The chart categorizes survival rates by age groups and color-codes them by gender:

**Age [0, 18]**:
Female: 67% survival rate,
Male: 38% survival rate

**Age [18, 32]**:
Female: 72% survival rate,
Male: 14% survival rate

**Age [30, 50]**:
Female: 77% survival rate,
Male: 22% survival rate

**Age [50, 80]**:
Female: 94% survival rate,
Male: 12% survival rate

Implications:

*Age-Gender Dynamics*:
The chart reveals significant age and gender disparities in survival rates across different age groups.

*Female Survival Advantage:*
Females consistently had higher survival rates across all age groups, suggesting a prioritization of women in evacuation procedures.

*Age-Based Patterns:*
Survival rates fluctuated among different age groups, with notable trends favoring both younger and older passengers. (FEMALES)

#Conclusion

The analysis of the Titanic dataset reveals a tapestry of intertwined factors that shaped the disaster's outcome. Visualizations depict the social dynamics of class, gender, and age, offering a glimpse into the past and the intricate web of decisions and circumstances that played a role.

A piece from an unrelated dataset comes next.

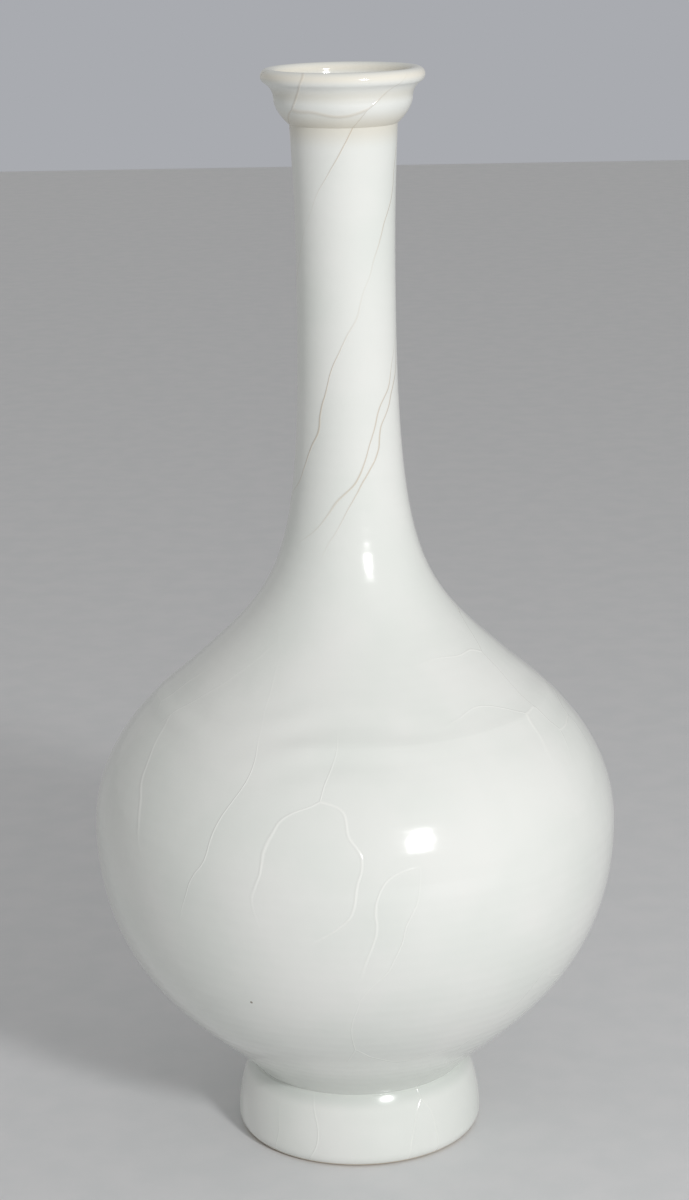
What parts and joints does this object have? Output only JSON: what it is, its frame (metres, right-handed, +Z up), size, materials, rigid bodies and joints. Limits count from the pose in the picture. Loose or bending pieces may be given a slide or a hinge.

Beyond the numbers, these visualizations evoke the societal norms and inequalities of the time. The disparities in survival rates, whether based on class, gender, or age, reflect the complex interplay of privilege and vulnerability.

"The Titanic stands as a haunting reminder of human overconfidence and its devastating aftermath." This quote encapsulates the broader lesson: disasters amplify social divides. It's a call to foster social equity, prioritize safety preparedness, and challenge the norms that perpetuate inequality.

In the modern era, the Titanic's story reverberates, urging us to consider how our own societies handle crises. Just as then, we're reminded to value every life, promote fairness, and ensure access to resources for all, as we navigate the unpredictable waters of our own times.